Do you have any words that consistently trip you up? What are they, and what do you do about them?

And, in celebration of this little word that gives me so much trouble, here’s the only top-10 hit from the Grateful Dead, “Touch of Grey Gray.” Have a great weekend, all!

9 Responses

  1. I've had that trouble with gray/grey before too. I remember a teacher chastising me for using "grey" in school. And I was certain I had spelled it correctly. Hmmph!

    I, on the other hand, would rather just move to England and continue to use grey, however. 😀

  2. I looked it up recently and could swear that "grey" was the American English form…That's what I'm using now.
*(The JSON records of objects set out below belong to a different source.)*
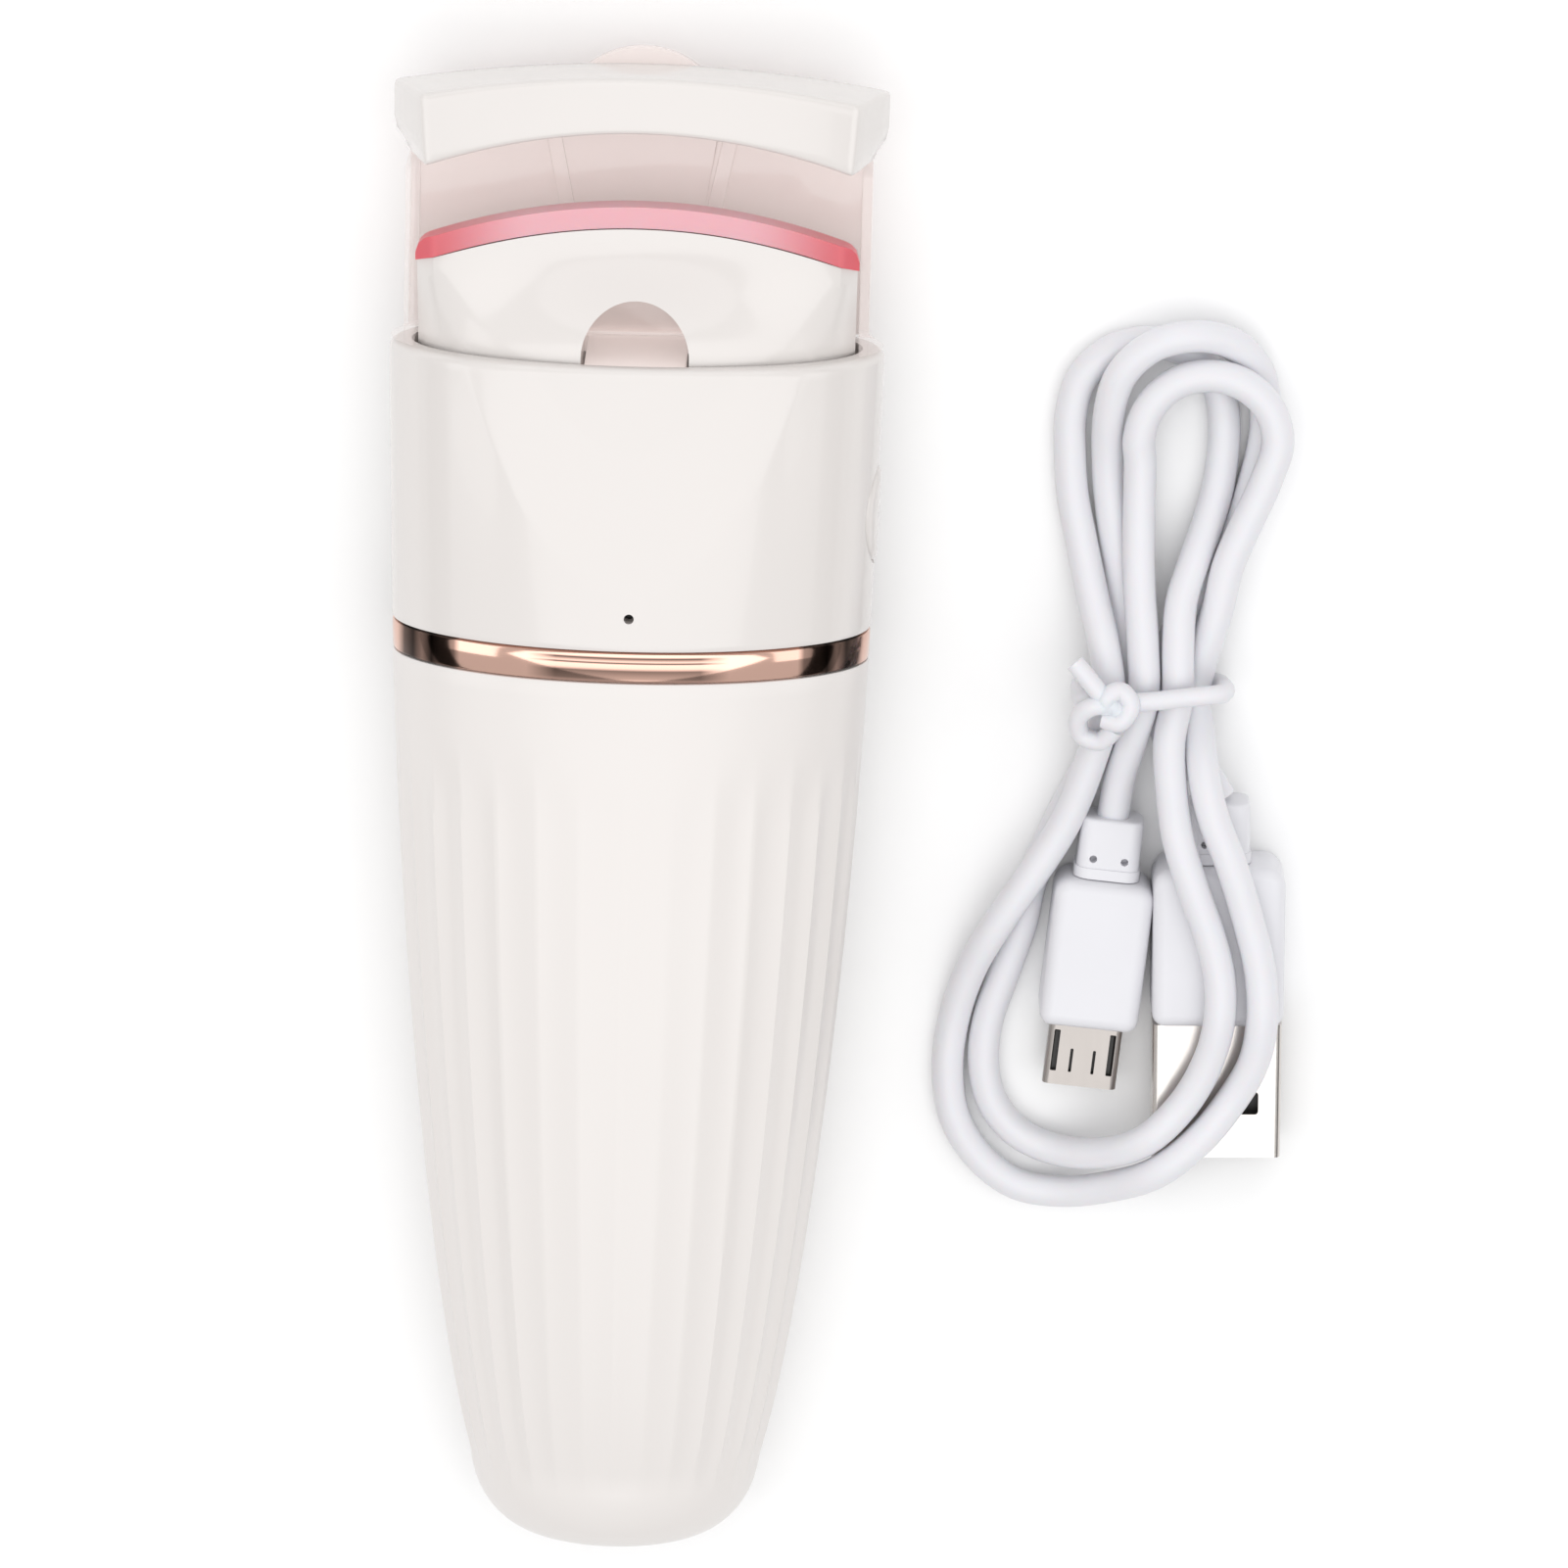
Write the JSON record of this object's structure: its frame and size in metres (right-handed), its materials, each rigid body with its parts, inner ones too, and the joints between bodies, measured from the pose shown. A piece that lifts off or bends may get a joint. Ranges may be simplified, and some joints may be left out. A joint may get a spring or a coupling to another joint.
{
  "type": "eyelash curler",
  "caption": "Heated rechargeable eyelash curler with a thumb-driven sliding jaw, silicone pad, clear hood, fluted handle, side power button and its charging lead.",
  "frame": {"origin": "centre of the curler's footprint on the surface it lies on", "axes": "+Z out of the front face, +Y from the handle toward the jaws, +X to the right seen from the front"},
  "size_m": [0.0835, 0.1406, 0.0242],
  "materials": {
    "white_shell": "glossy warm white",
    "rose_gold": "polished rose gold",
    "clear_hood": "clear, lightly tinted",
    "pink_pad": "soft silicone",
    "steel": "bright",
    "black_plastic": "matte",
    "grey_plastic": "matte",
    "board": "solder mask",
    "cell_wrap": "foil pouch",
    "lamp": "clear",
    "lead_white": "cool white, satin"
  },
  "bodies": {
    "housing": {"handle_sleeve": "white_shell", "trim_ring": "rose_gold", "upper_shell": "white_shell", "hood_frame": "clear_hood", "upper_jaw": "white_shell", "guide_plate": "grey_plastic", "tray": "grey_plastic", "battery_cell": "cell_wrap", "main_board": "board", "indicator_led": "lamp", "light_pipe": "black_plastic", "tact_switch": "black_plastic", "socket_board": "board", "charging_socket": "steel", "socket_tongue": "black_plastic", "board_screw_left": "steel", "board_screw_right": "steel", "return_spring_left": "steel", "return_spring_right": "steel"},
    "carriage": {"carriage": "white_shell", "heater_plate": "steel", "lash_pad": "pink_pad", "spring_cup_left": "grey_plastic", "spring_cup_right": "grey_plastic", "foot_screw_left": "steel", "foot_screw_right": "steel"},
    "button": {"power_button": "white_shell"},
    "plunger": {"switch_plunger": "grey_plastic"},
    "charging_lead": {"lead_cord": "lead_white", "lead_tie": "lead_white", "micro_relief": "lead_white", "micro_grip": "lead_white", "micro_shell": "steel", "micro_insert": "black_plastic", "usb_relief": "lead_white", "usb_grip": "lead_white", "usb_shell": "steel", "usb_insert": "black_plastic"}
  },
  "joints": [
    {"name": "carriage_slide", "type": "slide", "parent": "housing", "child": "carriage", "axis": [0, 1, 0], "range_m": [0, 0.0062], "stiffness_N_per_m": 300, "springref_m": -0.004, "deforming": ["return_spring_left", "return_spring_right"]},
    {"name": "button_press", "type": "slide", "parent": "housing", "child": "button", "axis": [-1, 0, 0], "range_m": [0, 0.0005], "stiffness_N_per_m": 800, "springref_m": -0.0005},
    {"name": "plunger_press", "type": "slide", "parent": "housing", "child": "plunger", "axis": [-1, 0, 0], "range_m": [0, 0.0005]},
    {"name": "lead_lift", "type": "slide", "parent": "housing", "child": "charging_lead", "axis": [0, 0, 1], "range_m": [0, 0.1]}
  ],
  "couplings": [
    {"joint": "plunger_press", "follows": "button_press", "ratio": 1}
  ]
}
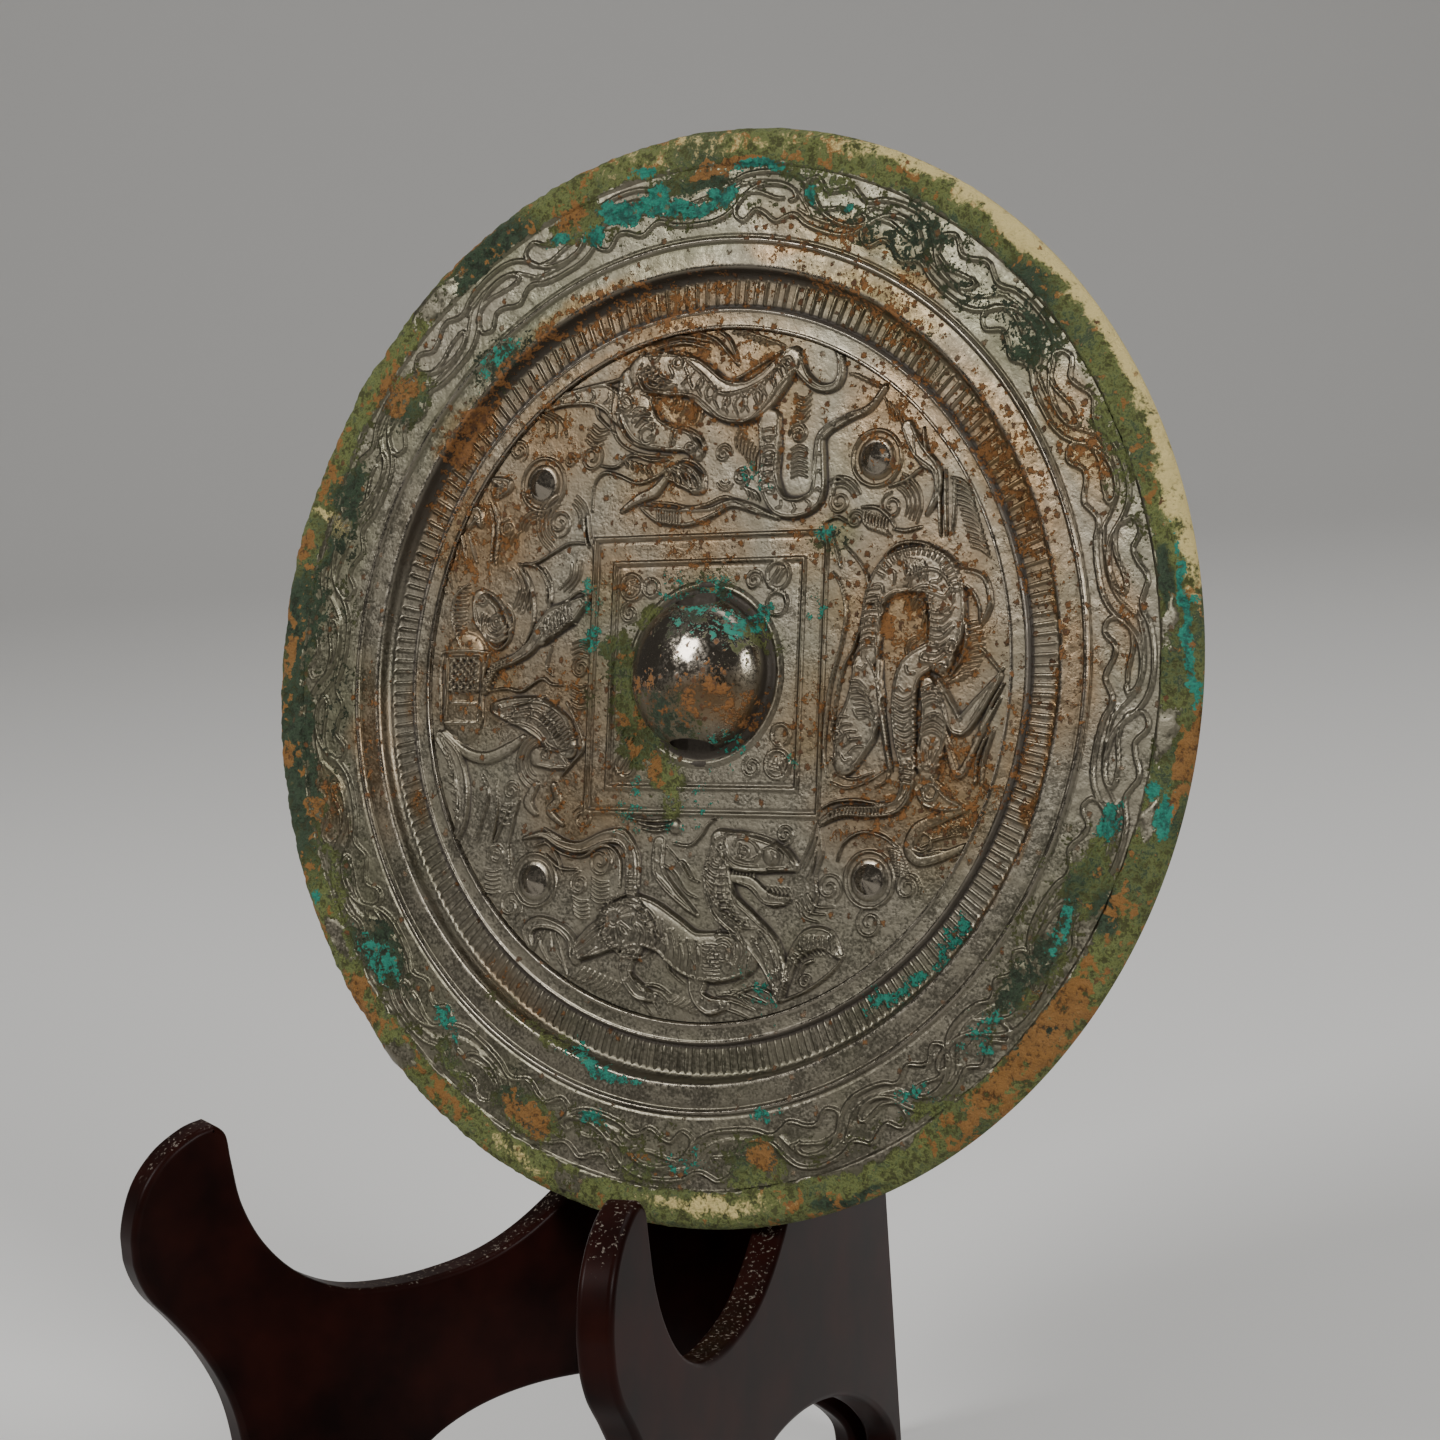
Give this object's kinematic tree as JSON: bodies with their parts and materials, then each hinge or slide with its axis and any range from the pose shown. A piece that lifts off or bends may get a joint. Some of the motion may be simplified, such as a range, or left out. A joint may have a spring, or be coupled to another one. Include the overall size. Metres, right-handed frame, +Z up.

I also use two spaces after periods, which is now typically frowned upon.

  3. I always use GREY. Same as I always use THEATRE. Spelling them the other way just looks wrong! As long as you're consistent, what does it matter, especially since it can go either way?

    I'd let a publisher TELL me which way they want it before I went and messed with my mind that way (or just do a find and replace before sending it off to them!).

  4. Yes words can be such fickle creatures. Glad you're pushing yourself into something new. We writers can get lethargic if we're not careful. Best of luck with the grey/gray dilemma. I was a teenager when I first learned Americans spelt colour without the 'u'.

  5. I'm Canadian and at times I get SO confused!!! I need my stories to have US spellings but when I teach I need to use Canadian spellings and then I've taught French and get those confused too… I can't tell you how many times I look up words now! Grey/gray bugs me too – I always think greyhound so grey… but then that doesn't work in my writing. 🙂

  6. I read a lot as a child, and I read a lot of English lit. My spelling always suffered. Now, I live in the UK and loads of words trip me up, both usage and spelling.

    Grey/gray is one of them. I have some tricky words on a list taped to my monitor, others I invent tools to keep them straight. Use grAy, because it has an "A" for America.

  7. Ah, that's a good idea, Jennifer–the trouble words. Since writing this post, however, I'm getting better at stamping out the grey before it becomes a permanent part of my writing.

  8. Words that trip me up:

    Gray and grey.

    I do have an excuse, however, having spent a large chunk of my formative years in England.

    On the other hand, I have no trouble with color and colour, bin and trashcan, bum and butt. I mean, bum sounds nicer but I'm a good Southern girl now and I can sit on my butt with the best of them.

    But grey and gray, no clue. I usually go with gray because it looks prettier. Grey if I'm talking about eye color or want to evoke a grey mood. Because grey looks dimmer.

    And darnit, Jennifer. I wish I hadn't read your comment. I can never unread it, and now I will forever know which is the British and which the American and the words have lost all their mystery. Now they're just words. Bummer. Which is not the same thing as Butter.

  9. That's really funny. And I totally learned something from that. And I still can't spell the word that is often confused with conscience that means you're awake and NOT passed out. You know the one I mean. I'd write it here but alas, I still cannot spell it!